While this is a less stringent test for the purposes of deciding who can legislate with respect to the Métis, it is by no means a slam dunk for individuals or communities identifying as Métis! It is easy to self-identity, but not so easy to prove the existence of an historic Métis community! It is going to be hard for some people to even satisfy these two points in order to say that the federal government has legislative authority over them.
There have been many cases brought before the courts which have attempted to prove the presence of an historic Métis community east of Ontario, but in every single instance the courts have found that the evidence was lacking. Judicially, there are no Métis communities in Quebec, or further east. That has not changed with this decision.

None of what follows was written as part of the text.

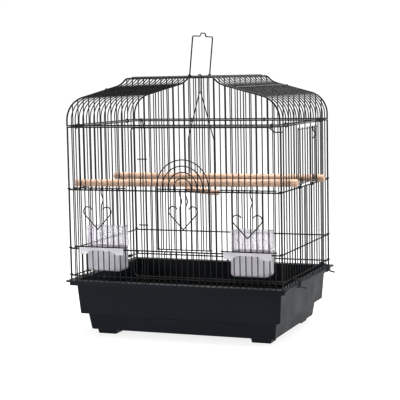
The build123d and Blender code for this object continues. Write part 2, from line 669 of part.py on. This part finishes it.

Further, the three point Powley test remains intact for the purposes of the Aboriginal rights protected by section 35 of the Constitution Act of 1982. The court had this to say:
“The criteria in Powley were developed specifically for purposes of applying s. 35 , which is about protecting historic community-held rights. That is why acceptance by the community was found to be, for purposes of who is included as Métis under s. 35 , a prerequisite to holding those rights.”
People who wish to exercise Aboriginal rights based on identifying as Métis, still must satisfy the three point Powley test: self-identification, ancestral connection to an historic Métis community, and acceptance by a modern Métis community.
By the way, communities are physical places, they are not just people with similar interests having meetings.
What Daniels will mean in terms of actual services and legislation, no one yet knows. What we do know after Daniels is when it comes time to ask for these things, we can go straight to the federal government rather than vacillate uncertainly between the provinces and the feds; and most likely they will make us fight tooth and nail every step of the way.
One last point
Personally, I don’t really care what the Supreme Court has to say on this matter. Part of being a People, is the right to determine who you are. It is not enough for people to claim us…our communities need to claim them back. I’m not talking about family squabbles here, where someone gets disowned. I’m not talking about the horrific way we have had community members scooped from us either. Those people are still us.
I am saying that simply telling yourself and others that you are Métis is not enough. I am also saying that sometimes, people need to accept that they simply are not Métis.
For those people who have been disconnected, repatriation is hard work. We have all had to do it to some extent, because our communities have been mightily disrupted. There is nothing magical in your blood that will teach your our culture and our ways of being…if you were disconnected, re-connection is a process. Approach it with humility, honesty, and respect. You will find many people willing to help you, but it can’t all be done online, it can’t all be done by researching genealogies, and it won’t happen immediately.